Wow. I don't like the look of that.


----------



## Rivergoer (Mar 30, 2017)

Excellent work, I wonder what caused the overheat situation? 

Was your cabin air filter changed regularly? If it gets clogged with leaves and debris (common) the motor has to work way harder developing excess heat.

My mechanic cousin went to replace a CAF on another brand of vehicle and found it had clogged so badly there was a baseball sized hole in the filter. He had to spend a couple hours fishing debris and filter media pieces out of the ducting, remove and clean the motor. 

Customer wasn't pleased with the bill. But at least the motor didn't fry or worse yet...a fire.

Thanks again for the post!


----------



## Grizz8674 (Apr 26, 2016)

Tomko said:


> Wow.

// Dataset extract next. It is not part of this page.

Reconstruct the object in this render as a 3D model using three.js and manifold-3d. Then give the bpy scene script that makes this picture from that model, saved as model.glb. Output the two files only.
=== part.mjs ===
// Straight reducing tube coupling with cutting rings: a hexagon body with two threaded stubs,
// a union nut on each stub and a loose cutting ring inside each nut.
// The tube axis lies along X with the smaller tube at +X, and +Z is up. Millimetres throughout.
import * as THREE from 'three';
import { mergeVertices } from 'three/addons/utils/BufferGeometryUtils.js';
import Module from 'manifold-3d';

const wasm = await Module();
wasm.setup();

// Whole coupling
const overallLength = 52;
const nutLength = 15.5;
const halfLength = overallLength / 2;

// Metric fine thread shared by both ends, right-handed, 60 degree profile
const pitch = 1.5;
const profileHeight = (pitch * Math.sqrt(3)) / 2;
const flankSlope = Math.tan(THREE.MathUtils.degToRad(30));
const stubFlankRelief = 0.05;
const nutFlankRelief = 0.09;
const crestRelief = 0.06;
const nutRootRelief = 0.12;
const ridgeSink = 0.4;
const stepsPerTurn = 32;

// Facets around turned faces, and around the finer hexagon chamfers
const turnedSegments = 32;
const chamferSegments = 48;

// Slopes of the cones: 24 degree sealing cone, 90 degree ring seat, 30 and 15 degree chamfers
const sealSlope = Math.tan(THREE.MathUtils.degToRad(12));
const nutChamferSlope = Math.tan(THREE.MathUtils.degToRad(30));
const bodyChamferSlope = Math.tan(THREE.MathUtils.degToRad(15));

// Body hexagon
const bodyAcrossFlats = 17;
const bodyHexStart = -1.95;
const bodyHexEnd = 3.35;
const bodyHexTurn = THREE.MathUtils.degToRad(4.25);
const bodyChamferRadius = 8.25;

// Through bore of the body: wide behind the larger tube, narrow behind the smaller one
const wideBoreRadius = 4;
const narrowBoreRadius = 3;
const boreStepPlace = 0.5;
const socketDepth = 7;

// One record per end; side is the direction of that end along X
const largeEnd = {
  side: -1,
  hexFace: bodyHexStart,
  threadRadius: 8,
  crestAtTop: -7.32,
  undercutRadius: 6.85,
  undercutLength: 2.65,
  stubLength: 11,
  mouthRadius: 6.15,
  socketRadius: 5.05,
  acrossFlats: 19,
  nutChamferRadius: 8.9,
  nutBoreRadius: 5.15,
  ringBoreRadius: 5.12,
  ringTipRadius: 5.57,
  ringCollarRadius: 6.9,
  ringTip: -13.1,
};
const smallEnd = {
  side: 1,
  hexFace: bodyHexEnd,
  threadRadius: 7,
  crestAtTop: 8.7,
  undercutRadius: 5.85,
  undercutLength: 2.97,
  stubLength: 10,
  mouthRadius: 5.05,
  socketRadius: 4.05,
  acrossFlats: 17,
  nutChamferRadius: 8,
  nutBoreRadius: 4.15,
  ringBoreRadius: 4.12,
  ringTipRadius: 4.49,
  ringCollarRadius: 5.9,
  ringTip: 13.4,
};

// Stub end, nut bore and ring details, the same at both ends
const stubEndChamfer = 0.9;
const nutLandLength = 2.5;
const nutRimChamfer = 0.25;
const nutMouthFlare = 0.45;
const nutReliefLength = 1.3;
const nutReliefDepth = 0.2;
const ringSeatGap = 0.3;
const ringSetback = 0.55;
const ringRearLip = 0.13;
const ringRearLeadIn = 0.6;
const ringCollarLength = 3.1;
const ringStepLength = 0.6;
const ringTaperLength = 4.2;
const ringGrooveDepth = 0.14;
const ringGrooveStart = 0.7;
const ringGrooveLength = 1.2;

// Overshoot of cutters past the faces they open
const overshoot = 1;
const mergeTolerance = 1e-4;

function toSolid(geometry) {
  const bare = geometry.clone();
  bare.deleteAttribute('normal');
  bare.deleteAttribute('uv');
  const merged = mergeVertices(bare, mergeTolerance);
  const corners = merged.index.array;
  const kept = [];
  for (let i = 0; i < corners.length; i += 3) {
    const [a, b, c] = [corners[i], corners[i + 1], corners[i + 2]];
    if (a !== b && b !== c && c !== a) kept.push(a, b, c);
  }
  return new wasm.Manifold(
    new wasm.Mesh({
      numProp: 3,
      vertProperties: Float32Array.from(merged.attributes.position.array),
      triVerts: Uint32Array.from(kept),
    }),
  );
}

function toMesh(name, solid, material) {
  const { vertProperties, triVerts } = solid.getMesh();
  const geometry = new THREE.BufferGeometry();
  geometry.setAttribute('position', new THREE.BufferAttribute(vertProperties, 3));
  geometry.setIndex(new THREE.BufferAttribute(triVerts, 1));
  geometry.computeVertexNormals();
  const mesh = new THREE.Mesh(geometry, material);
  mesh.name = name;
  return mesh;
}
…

I don't like the look of that.


Yeah, me either...


----------



## Grizz8674 (Apr 26, 2016)

Rivergoer said:


> Excellent work, I wonder what caused the overheat situation?
> 
> Was your cabin air filter changed regularly? If it gets clogged with leaves and debris (common) the motor has to work way harder developing excess heat.
> 
> ...


Cabin air filter was/is clean...I'm hoping it was just a faulty wire harness or at most,a bad blower and not something more serious. Absolutely, anything to help others avoid a car fire, lol.


----------



## jblackburn (Apr 14, 2012)

Oh wow. Wonder if that's related to the Cruzen fire we've seen circulating around FB 23424872492827x.


----------



## Tomko (Jun 1, 2013)

The first place I would have looked is the fuse box. Makes me wonder why nothing tripped with that volume of current flowing through that connector.


----------



## ChevyGuy (Dec 13, 2014)

Grizz8674 said:


> Long story long, something was shorting out the wiring and melting/burning the connector and wires. The Cruze has a transistor that is supposed to trip with these types of issues, and if the transistor doesn't trip the fuse is supposed to trip. Neither did in my car.

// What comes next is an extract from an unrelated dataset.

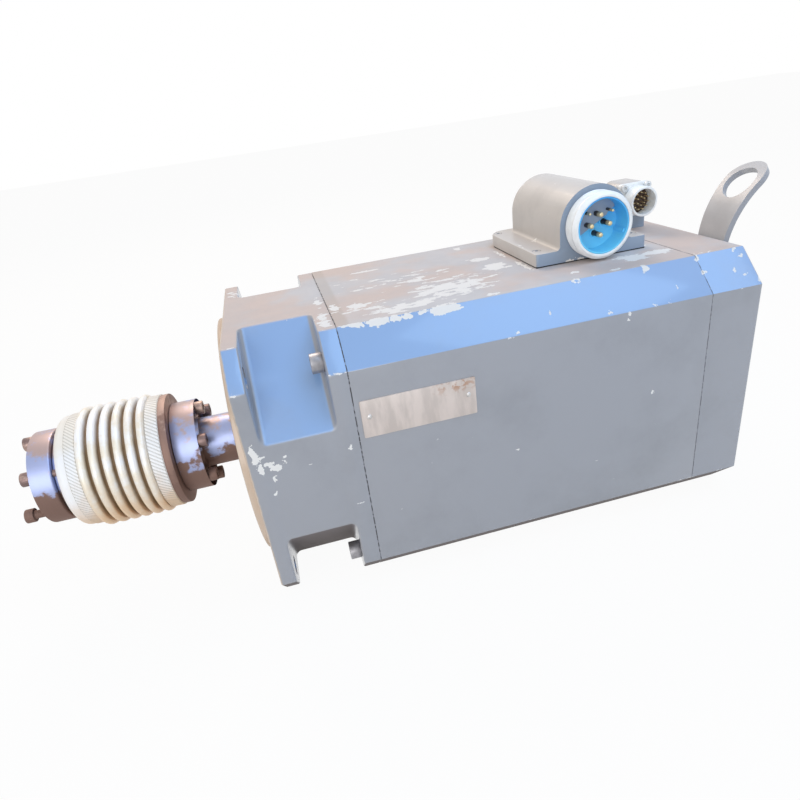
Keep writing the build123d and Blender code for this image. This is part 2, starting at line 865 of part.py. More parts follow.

Long story short, that's not a "short" - that's a poor connection. In a poor connection, the current is LOWER than normal, but the power is going into the connector instead of into the blower motor. That's why there was no overload trip - because there was no over-current. Your only warning is slower speed, erratic operation or smell.

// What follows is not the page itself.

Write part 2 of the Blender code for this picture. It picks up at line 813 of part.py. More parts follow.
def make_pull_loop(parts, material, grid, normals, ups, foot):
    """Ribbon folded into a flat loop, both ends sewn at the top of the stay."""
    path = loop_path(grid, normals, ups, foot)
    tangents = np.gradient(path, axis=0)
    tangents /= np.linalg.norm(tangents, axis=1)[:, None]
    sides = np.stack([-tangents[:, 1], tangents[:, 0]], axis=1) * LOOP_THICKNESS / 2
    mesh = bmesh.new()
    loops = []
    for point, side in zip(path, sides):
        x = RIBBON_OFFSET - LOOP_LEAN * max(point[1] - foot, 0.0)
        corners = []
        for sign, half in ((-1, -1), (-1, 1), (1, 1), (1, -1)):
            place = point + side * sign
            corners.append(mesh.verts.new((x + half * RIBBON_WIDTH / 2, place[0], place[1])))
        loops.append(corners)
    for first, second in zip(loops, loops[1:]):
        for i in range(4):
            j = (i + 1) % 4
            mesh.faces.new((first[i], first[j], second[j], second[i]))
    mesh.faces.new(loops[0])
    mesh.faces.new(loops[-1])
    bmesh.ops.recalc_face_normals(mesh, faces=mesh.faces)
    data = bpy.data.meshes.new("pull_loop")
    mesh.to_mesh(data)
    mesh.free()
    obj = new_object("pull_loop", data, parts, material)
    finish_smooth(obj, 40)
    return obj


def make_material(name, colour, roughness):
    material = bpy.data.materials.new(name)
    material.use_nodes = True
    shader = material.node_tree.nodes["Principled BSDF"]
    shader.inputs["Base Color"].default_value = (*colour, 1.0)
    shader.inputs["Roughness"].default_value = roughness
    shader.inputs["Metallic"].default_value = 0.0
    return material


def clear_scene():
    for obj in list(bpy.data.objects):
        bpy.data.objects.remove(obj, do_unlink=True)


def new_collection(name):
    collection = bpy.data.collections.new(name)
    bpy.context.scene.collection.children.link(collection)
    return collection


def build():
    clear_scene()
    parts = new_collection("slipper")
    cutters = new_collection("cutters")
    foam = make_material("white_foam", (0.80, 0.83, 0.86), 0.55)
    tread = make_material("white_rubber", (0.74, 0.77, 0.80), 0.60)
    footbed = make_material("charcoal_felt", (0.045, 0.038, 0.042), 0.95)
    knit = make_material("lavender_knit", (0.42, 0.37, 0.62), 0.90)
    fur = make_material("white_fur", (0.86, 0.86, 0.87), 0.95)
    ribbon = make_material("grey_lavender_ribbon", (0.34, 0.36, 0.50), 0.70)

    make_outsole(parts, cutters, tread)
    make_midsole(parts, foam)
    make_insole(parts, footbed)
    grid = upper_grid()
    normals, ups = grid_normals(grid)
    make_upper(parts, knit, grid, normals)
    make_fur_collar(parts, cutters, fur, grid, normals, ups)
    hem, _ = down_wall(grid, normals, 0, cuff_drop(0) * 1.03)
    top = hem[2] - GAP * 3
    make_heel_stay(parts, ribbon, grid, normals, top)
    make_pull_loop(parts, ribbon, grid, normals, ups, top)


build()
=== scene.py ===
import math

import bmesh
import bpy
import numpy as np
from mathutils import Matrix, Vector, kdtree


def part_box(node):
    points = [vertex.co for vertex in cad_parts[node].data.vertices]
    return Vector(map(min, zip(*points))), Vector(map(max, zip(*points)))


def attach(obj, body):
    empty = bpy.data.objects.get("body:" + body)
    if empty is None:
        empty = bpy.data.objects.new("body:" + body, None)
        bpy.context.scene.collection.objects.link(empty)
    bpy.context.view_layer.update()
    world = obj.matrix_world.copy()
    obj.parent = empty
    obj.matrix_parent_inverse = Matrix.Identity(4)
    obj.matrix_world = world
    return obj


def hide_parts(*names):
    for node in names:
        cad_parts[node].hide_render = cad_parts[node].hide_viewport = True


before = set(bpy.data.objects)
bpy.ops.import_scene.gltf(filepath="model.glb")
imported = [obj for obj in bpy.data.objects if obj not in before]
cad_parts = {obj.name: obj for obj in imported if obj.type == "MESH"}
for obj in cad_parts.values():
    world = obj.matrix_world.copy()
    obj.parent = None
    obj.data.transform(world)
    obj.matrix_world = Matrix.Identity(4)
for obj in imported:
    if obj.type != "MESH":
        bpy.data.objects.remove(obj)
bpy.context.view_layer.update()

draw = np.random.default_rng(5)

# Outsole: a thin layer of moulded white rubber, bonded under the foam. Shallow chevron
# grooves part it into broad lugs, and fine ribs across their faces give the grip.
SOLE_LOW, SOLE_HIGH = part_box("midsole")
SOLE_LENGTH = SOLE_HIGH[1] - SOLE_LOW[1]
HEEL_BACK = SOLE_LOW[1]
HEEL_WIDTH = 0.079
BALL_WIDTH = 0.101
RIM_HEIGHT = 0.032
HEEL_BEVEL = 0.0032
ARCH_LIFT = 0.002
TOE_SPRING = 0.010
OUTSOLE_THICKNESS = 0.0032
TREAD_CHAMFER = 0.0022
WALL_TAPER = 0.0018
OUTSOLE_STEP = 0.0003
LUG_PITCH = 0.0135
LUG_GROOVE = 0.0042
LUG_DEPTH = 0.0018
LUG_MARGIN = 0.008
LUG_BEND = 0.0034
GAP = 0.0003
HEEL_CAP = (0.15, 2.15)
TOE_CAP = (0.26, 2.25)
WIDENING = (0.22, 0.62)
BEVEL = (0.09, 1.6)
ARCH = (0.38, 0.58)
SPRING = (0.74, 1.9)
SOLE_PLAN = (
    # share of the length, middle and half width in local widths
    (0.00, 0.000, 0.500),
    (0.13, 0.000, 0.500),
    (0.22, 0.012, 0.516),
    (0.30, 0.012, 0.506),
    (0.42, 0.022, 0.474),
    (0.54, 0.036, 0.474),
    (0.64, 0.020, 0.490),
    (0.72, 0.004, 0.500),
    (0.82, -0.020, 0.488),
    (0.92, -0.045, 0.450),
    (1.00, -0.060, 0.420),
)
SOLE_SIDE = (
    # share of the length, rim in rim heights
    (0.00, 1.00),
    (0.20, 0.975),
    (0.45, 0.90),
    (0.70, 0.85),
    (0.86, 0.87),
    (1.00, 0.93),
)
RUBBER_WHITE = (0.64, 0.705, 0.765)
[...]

The same applies to household wiring as well. If you've got lights that flicker - worry.


----------



## KENSTV123 (Sep 21, 2014)

ChevyGuy said:


> Long story short, that's not a "short"
> 
> Very well stated, I'd add it's the resistance caused by the poor connection that causes all the heat at the connector-in other words the resistance drops the voltage across the connector which causes it to dissipate the resulting power loss across the connection, All connectors will have milliohm resistance--it's when it goes to ohms that things start to melt, gold plating is the best as well as proper metal alloy


----------



## Grizz8674 (Apr 26, 2016)

ChevyGuy said:


> Your only warning is slower speed, erratic operation or smell.


Other than it completely shutting off, I had no speed issues, erratic operation or smells, that's the more concerning part of the whole issue.


----------



## ChevyGuy (Dec 13, 2014)

KENSTV123 said:


> gold plating is the best as well as proper metal alloy


Gold is rarely used for power applications. It's usually used for signals.

For power, it's more of a matter of contact area and spring tension.


----------



## jsusanka (Jan 31, 2011)

Could this be part of the logic that turns down the fan if you get a phone call on the bluetooth and start talking. Sounds like that has gone haywire or something. Just a guess.


----------